**Information supplied:**

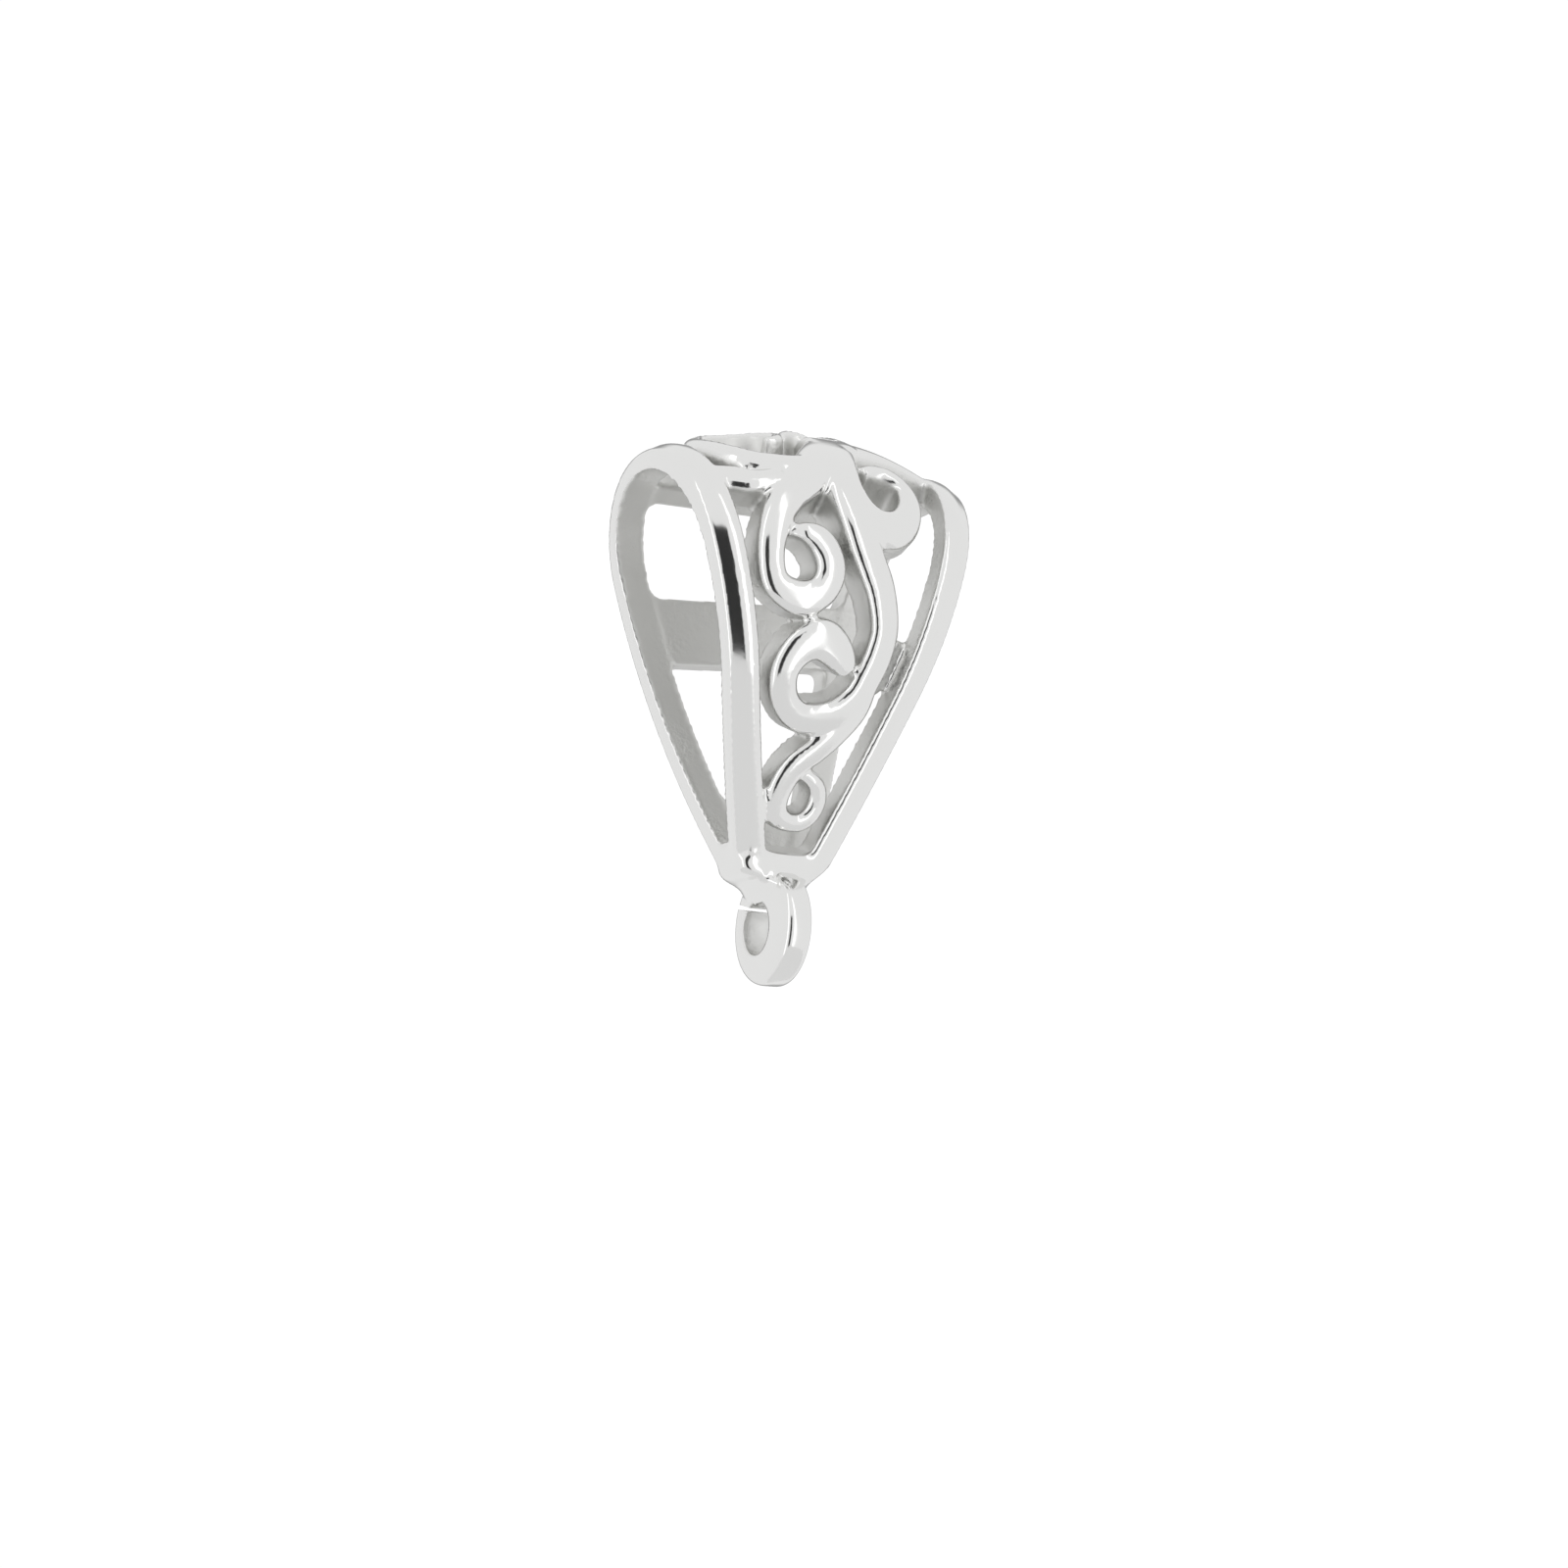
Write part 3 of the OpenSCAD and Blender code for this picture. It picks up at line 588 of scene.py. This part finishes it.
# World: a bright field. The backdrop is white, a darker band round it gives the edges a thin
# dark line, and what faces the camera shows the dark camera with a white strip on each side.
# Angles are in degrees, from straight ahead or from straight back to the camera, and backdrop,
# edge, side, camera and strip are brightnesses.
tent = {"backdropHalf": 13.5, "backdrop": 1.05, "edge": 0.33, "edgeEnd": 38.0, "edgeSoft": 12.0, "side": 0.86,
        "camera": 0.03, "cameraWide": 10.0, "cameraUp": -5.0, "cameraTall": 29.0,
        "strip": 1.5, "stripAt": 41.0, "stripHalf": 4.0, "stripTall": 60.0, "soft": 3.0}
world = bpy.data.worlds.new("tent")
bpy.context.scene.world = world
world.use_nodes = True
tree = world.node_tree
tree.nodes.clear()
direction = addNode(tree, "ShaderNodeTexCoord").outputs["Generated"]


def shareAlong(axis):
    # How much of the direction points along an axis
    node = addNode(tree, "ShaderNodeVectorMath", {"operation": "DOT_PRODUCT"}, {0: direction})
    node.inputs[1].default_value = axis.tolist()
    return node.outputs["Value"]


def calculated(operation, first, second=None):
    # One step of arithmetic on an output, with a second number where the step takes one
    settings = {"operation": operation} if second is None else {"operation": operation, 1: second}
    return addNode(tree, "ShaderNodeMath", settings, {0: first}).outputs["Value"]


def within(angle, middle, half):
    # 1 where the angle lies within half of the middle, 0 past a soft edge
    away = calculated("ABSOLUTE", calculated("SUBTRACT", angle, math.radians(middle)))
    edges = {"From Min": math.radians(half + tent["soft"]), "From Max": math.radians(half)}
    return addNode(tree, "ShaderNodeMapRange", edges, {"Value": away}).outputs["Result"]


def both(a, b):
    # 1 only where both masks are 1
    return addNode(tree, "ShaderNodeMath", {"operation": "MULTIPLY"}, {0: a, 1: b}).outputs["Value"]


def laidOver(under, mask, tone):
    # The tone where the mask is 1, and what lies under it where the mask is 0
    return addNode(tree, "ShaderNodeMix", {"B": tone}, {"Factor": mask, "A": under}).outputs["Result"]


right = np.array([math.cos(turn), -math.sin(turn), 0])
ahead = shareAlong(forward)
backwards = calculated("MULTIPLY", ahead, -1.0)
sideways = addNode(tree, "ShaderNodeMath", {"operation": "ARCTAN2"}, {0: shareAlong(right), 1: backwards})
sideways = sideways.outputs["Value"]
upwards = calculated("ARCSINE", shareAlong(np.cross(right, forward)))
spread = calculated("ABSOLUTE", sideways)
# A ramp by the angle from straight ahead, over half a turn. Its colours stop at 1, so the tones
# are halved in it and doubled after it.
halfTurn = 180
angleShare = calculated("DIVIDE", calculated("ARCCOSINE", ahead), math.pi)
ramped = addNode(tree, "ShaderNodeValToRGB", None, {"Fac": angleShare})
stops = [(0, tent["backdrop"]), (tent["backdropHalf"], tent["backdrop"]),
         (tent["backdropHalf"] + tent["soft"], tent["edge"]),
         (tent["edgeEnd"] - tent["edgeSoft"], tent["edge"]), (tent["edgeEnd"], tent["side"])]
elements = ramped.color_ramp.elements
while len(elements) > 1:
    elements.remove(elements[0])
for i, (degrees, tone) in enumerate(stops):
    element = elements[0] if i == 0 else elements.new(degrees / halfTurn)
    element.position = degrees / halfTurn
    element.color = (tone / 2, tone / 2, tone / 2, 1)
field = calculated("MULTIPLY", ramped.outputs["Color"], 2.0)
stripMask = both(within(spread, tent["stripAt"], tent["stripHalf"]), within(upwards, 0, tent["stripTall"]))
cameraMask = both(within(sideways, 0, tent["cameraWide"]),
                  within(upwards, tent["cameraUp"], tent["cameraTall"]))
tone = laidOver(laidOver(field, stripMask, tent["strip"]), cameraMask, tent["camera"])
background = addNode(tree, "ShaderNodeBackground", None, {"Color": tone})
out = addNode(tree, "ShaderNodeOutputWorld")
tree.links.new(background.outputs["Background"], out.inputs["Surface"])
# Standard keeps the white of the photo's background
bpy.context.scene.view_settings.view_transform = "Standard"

**The task:** All the data must be duplicated exactly, with nothing added or removed.

**Output of the exercise:**
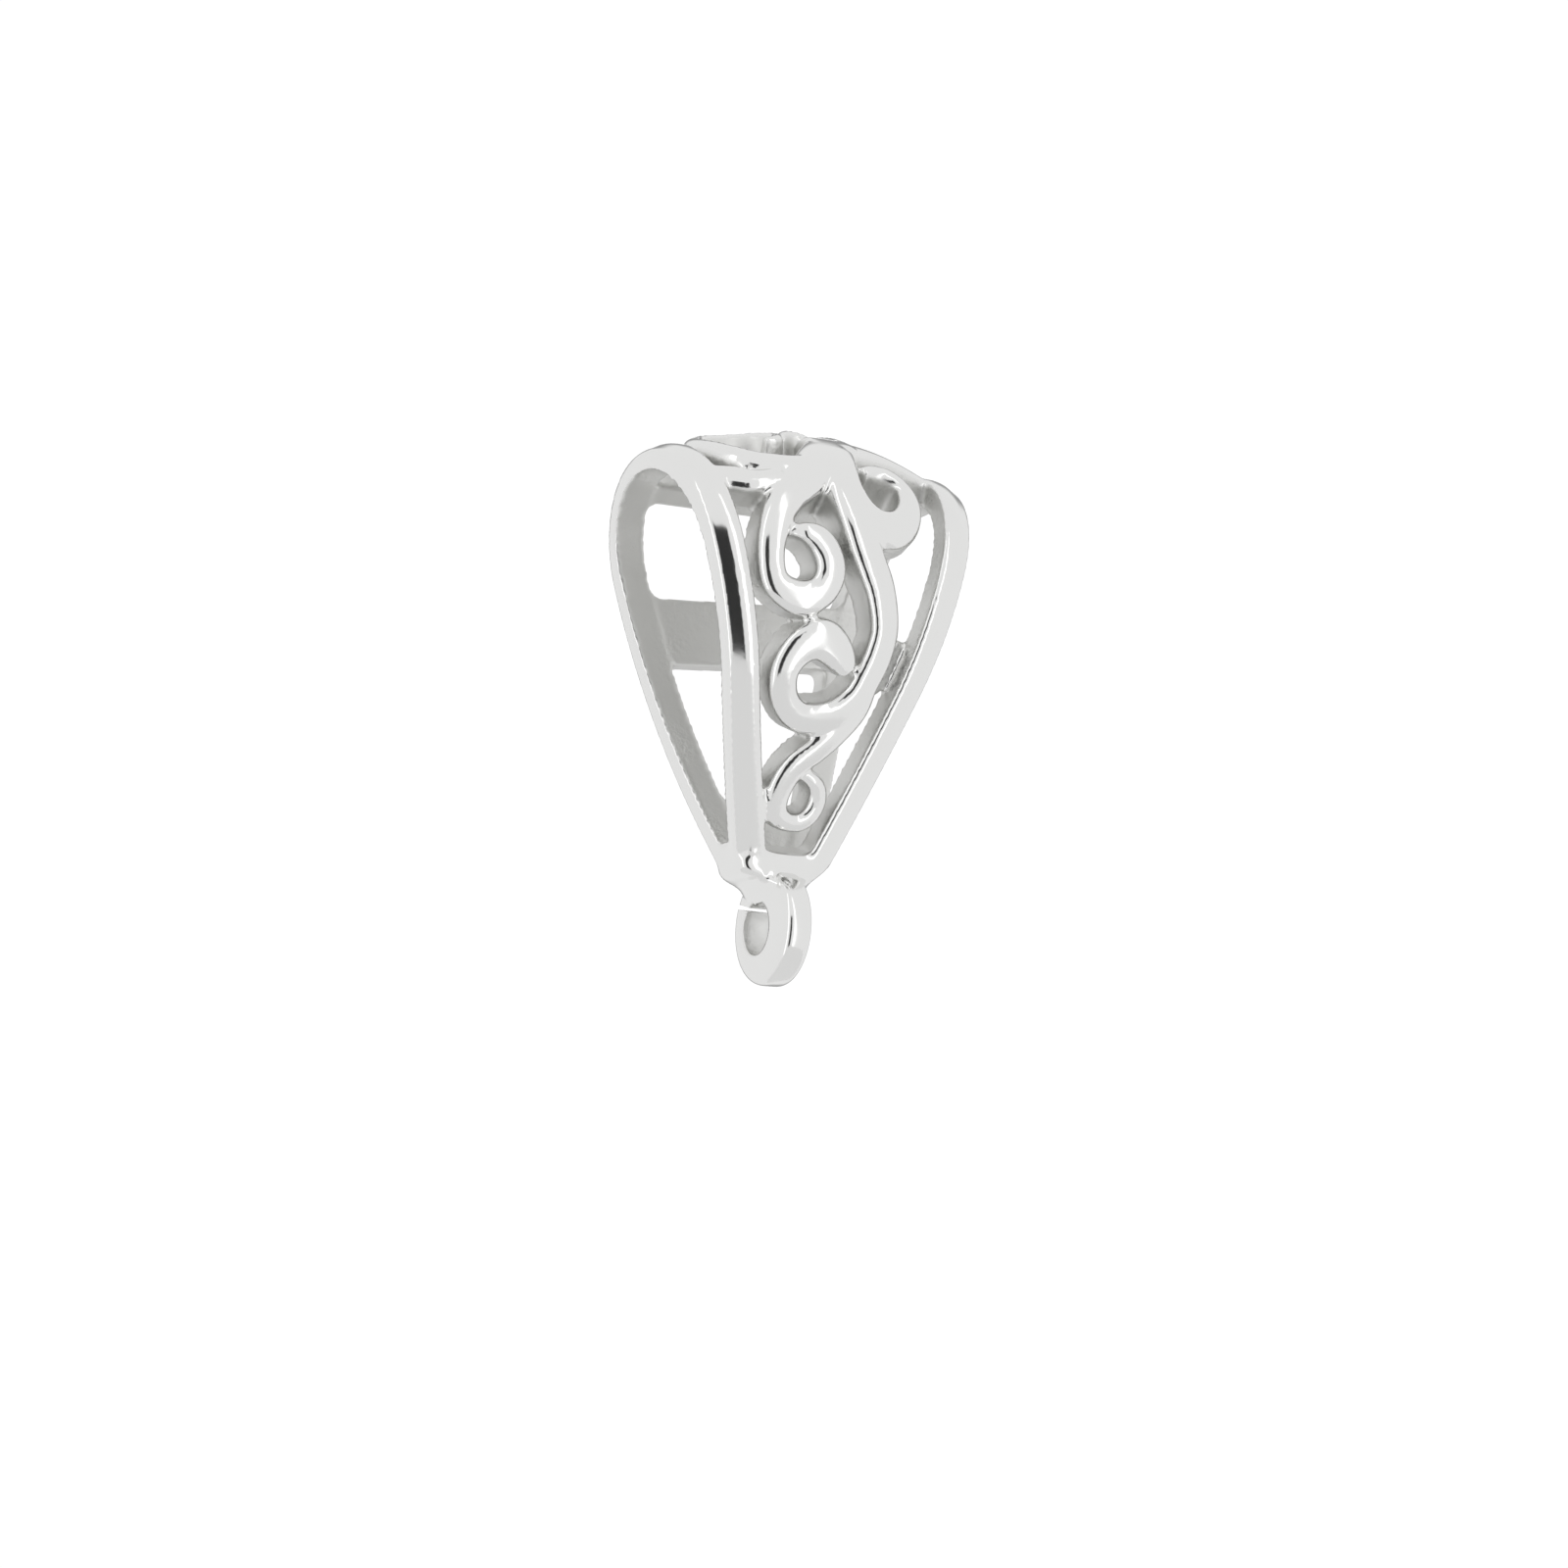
Write part 3 of the OpenSCAD and Blender code for this picture. It picks up at line 588 of scene.py. This part finishes it.
# World: a bright field. The backdrop is white, a darker band round it gives the edges a thin
# dark line, and what faces the camera shows the dark camera with a white strip on each side.
# Angles are in degrees, from straight ahead or from straight back to the camera, and backdrop,
# edge, side, camera and strip are brightnesses.
tent = {"backdropHalf": 13.5, "backdrop": 1.05, "edge": 0.33, "edgeEnd": 38.0, "edgeSoft": 12.0, "side": 0.86,
        "camera": 0.03, "cameraWide": 10.0, "cameraUp": -5.0, "cameraTall": 29.0,
        "strip": 1.5, "stripAt": 41.0, "stripHalf": 4.0, "stripTall": 60.0, "soft": 3.0}
world = bpy.data.worlds.new("tent")
bpy.context.scene.world = world
world.use_nodes = True
tree = world.node_tree
tree.nodes.clear()
direction = addNode(tree, "ShaderNodeTexCoord").outputs["Generated"]


def shareAlong(axis):
    # How much of the direction points along an axis
    node = addNode(tree, "ShaderNodeVectorMath", {"operation": "DOT_PRODUCT"}, {0: direction})
    node.inputs[1].default_value = axis.tolist()
    return node.outputs["Value"]


def calculated(operation, first, second=None):
    # One step of arithmetic on an output, with a second number where the step takes one
    settings = {"operation": operation} if second is None else {"operation": operation, 1: second}
    return addNode(tree, "ShaderNodeMath", settings, {0: first}).outputs["Value"]


def within(angle, middle, half):
    # 1 where the angle lies within half of the middle, 0 past a soft edge
    away = calculated("ABSOLUTE", calculated("SUBTRACT", angle, math.radians(middle)))
    edges = {"From Min": math.radians(half + tent["soft"]), "From Max": math.radians(half)}
    return addNode(tree, "ShaderNodeMapRange", edges, {"Value": away}).outputs["Result"]


def both(a, b):
    # 1 only where both masks are 1
    return addNode(tree, "ShaderNodeMath", {"operation": "MULTIPLY"}, {0: a, 1: b}).outputs["Value"]


def laidOver(under, mask, tone):
    # The tone where the mask is 1, and what lies under it where the mask is 0
    return addNode(tree, "ShaderNodeMix", {"B": tone}, {"Factor": mask, "A": under}).outputs["Result"]


right = np.array([math.cos(turn), -math.sin(turn), 0])
ahead = shareAlong(forward)
backwards = calculated("MULTIPLY", ahead, -1.0)
sideways = addNode(tree, "ShaderNodeMath", {"operation": "ARCTAN2"}, {0: shareAlong(right), 1: backwards})
sideways = sideways.outputs["Value"]
upwards = calculated("ARCSINE", shareAlong(np.cross(right, forward)))
spread = calculated("ABSOLUTE", sideways)
# A ramp by the angle from straight ahead, over half a turn. Its colours stop at 1, so the tones
# are halved in it and doubled after it.
halfTurn = 180
angleShare = calculated("DIVIDE", calculated("ARCCOSINE", ahead), math.pi)
ramped = addNode(tree, "ShaderNodeValToRGB", None, {"Fac": angleShare})
stops = [(0, tent["backdrop"]), (tent["backdropHalf"], tent["backdrop"]),
         (tent["backdropHalf"] + tent["soft"], tent["edge"]),
         (tent["edgeEnd"] - tent["edgeSoft"], tent["edge"]), (tent["edgeEnd"], tent["side"])]
elements = ramped.color_ramp.elements
while len(elements) > 1:
    elements.remove(elements[0])
for i, (degrees, tone) in enumerate(stops):
    element = elements[0] if i == 0 else elements.new(degrees / halfTurn)
    element.position = degrees / halfTurn
    element.color = (tone / 2, tone / 2, tone / 2, 1)
field = calculated("MULTIPLY", ramped.outputs["Color"], 2.0)
stripMask = both(within(spread, tent["stripAt"], tent["stripHalf"]), within(upwards, 0, tent["stripTall"]))
cameraMask = both(within(sideways, 0, tent["cameraWide"]),
                  within(upwards, tent["cameraUp"], tent["cameraTall"]))
tone = laidOver(laidOver(field, stripMask, tent["strip"]), cameraMask, tent["camera"])
background = addNode(tree, "ShaderNodeBackground", None, {"Color": tone})
out = addNode(tree, "ShaderNodeOutputWorld")
tree.links.new(background.outputs["Background"], out.inputs["Surface"])
# Standard keeps the white of the photo's background
bpy.context.scene.view_settings.view_transform = "Standard"